------ STORED DATA
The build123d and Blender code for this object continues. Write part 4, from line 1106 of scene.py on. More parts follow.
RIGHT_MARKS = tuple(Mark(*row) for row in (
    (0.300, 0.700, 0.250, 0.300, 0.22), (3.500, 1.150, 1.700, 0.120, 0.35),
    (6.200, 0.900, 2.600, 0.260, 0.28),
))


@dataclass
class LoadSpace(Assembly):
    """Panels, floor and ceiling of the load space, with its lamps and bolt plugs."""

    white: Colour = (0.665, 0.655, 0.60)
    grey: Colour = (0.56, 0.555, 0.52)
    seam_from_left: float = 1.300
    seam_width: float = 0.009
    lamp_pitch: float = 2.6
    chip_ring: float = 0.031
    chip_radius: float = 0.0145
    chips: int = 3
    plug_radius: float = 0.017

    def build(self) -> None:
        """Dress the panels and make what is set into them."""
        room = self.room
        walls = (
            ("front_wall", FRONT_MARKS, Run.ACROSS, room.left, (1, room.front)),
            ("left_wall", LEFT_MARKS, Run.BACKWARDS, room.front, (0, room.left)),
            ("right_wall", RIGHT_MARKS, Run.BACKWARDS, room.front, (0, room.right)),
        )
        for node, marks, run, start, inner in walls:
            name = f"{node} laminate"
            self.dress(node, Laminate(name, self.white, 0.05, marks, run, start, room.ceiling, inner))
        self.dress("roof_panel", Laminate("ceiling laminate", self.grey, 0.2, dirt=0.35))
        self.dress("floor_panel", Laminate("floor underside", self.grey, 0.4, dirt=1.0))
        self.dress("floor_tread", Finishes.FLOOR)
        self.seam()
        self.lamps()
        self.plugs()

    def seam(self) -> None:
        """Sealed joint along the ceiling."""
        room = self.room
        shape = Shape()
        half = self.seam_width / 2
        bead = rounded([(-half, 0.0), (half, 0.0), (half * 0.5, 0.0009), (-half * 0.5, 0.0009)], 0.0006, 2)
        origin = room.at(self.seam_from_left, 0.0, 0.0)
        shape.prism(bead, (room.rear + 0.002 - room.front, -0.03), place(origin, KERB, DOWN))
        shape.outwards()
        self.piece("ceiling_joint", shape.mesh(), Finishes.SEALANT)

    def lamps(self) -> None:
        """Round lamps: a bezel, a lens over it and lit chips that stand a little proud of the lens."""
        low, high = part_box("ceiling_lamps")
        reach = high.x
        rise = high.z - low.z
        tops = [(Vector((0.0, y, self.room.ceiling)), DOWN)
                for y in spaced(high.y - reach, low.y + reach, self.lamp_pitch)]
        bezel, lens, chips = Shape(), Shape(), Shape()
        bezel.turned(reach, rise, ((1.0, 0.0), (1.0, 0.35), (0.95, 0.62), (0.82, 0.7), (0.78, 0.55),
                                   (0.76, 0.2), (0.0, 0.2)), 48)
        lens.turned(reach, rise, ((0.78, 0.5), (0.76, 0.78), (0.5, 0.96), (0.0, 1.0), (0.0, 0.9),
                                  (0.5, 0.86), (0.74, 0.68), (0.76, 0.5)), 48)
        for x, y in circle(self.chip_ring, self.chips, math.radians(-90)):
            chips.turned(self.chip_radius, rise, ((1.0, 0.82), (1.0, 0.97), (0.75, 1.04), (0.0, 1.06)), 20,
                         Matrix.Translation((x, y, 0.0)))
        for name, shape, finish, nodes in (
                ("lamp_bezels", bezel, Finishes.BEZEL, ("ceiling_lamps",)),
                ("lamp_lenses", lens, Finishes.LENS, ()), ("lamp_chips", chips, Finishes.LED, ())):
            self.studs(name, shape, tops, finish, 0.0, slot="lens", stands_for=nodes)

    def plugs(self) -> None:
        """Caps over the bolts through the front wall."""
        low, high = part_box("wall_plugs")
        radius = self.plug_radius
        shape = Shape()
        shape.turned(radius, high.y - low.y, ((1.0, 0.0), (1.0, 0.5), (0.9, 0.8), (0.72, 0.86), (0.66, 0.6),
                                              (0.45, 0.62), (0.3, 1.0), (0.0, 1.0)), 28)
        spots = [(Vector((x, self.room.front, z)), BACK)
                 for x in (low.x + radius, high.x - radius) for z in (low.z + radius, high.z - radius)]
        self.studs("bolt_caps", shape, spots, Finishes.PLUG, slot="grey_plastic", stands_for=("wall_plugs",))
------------
INSTRUCTIONS FOR THE TASK —
Give the material above again, word for word.

RESULT —
The build123d and Blender code for this object continues. Write part 4, from line 1106 of scene.py on. More parts follow.
RIGHT_MARKS = tuple(Mark(*row) for row in (
    (0.300, 0.700, 0.250, 0.300, 0.22), (3.500, 1.150, 1.700, 0.120, 0.35),
    (6.200, 0.900, 2.600, 0.260, 0.28),
))


@dataclass
class LoadSpace(Assembly):
    """Panels, floor and ceiling of the load space, with its lamps and bolt plugs."""

    white: Colour = (0.665, 0.655, 0.60)
    grey: Colour = (0.56, 0.555, 0.52)
    seam_from_left: float = 1.300
    seam_width: float = 0.009
    lamp_pitch: float = 2.6
    chip_ring: float = 0.031
    chip_radius: float = 0.0145
    chips: int = 3
    plug_radius: float = 0.017

    def build(self) -> None:
        """Dress the panels and make what is set into them."""
        room = self.room
        walls = (
            ("front_wall", FRONT_MARKS, Run.ACROSS, room.left, (1, room.front)),
            ("left_wall", LEFT_MARKS, Run.BACKWARDS, room.front, (0, room.left)),
            ("right_wall", RIGHT_MARKS, Run.BACKWARDS, room.front, (0, room.right)),
        )
        for node, marks, run, start, inner in walls:
            name = f"{node} laminate"
            self.dress(node, Laminate(name, self.white, 0.05, marks, run, start, room.ceiling, inner))
        self.dress("roof_panel", Laminate("ceiling laminate", self.grey, 0.2, dirt=0.35))
        self.dress("floor_panel", Laminate("floor underside", self.grey, 0.4, dirt=1.0))
        self.dress("floor_tread", Finishes.FLOOR)
        self.seam()
        self.lamps()
        self.plugs()

    def seam(self) -> None:
        """Sealed joint along the ceiling."""
        room = self.room
        shape = Shape()
        half = self.seam_width / 2
        bead = rounded([(-half, 0.0), (half, 0.0), (half * 0.5, 0.0009), (-half * 0.5, 0.0009)], 0.0006, 2)
        origin = room.at(self.seam_from_left, 0.0, 0.0)
        shape.prism(bead, (room.rear + 0.002 - room.front, -0.03), place(origin, KERB, DOWN))
        shape.outwards()
        self.piece("ceiling_joint", shape.mesh(), Finishes.SEALANT)

    def lamps(self) -> None:
        """Round lamps: a bezel, a lens over it and lit chips that stand a little proud of the lens."""
        low, high = part_box("ceiling_lamps")
        reach = high.x
        rise = high.z - low.z
        tops = [(Vector((0.0, y, self.room.ceiling)), DOWN)
                for y in spaced(high.y - reach, low.y + reach, self.lamp_pitch)]
        bezel, lens, chips = Shape(), Shape(), Shape()
        bezel.turned(reach, rise, ((1.0, 0.0), (1.0, 0.35), (0.95, 0.62), (0.82, 0.7), (0.78, 0.55),
                                   (0.76, 0.2), (0.0, 0.2)), 48)
        lens.turned(reach, rise, ((0.78, 0.5), (0.76, 0.78), (0.5, 0.96), (0.0, 1.0), (0.0, 0.9),
                                  (0.5, 0.86), (0.74, 0.68), (0.76, 0.5)), 48)
        for x, y in circle(self.chip_ring, self.chips, math.radians(-90)):
            chips.turned(self.chip_radius, rise, ((1.0, 0.82), (1.0, 0.97), (0.75, 1.04), (0.0, 1.06)), 20,
                         Matrix.Translation((x, y, 0.0)))
        for name, shape, finish, nodes in (
                ("lamp_bezels", bezel, Finishes.BEZEL, ("ceiling_lamps",)),
                ("lamp_lenses", lens, Finishes.LENS, ()), ("lamp_chips", chips, Finishes.LED, ())):
            self.studs(name, shape, tops, finish, 0.0, slot="lens", stands_for=nodes)

    def plugs(self) -> None:
        """Caps over the bolts through the front wall."""
        low, high = part_box("wall_plugs")
        radius = self.plug_radius
        shape = Shape()
        shape.turned(radius, high.y - low.y, ((1.0, 0.0), (1.0, 0.5), (0.9, 0.8), (0.72, 0.86), (0.66, 0.6),
                                              (0.45, 0.62), (0.3, 1.0), (0.0, 1.0)), 28)
        spots = [(Vector((x, self.room.front, z)), BACK)
                 for x in (low.x + radius, high.x - radius) for z in (low.z + radius, high.z - radius)]
        self.studs("bolt_caps", shape, spots, Finishes.PLUG, slot="grey_plastic", stands_for=("wall_plugs",))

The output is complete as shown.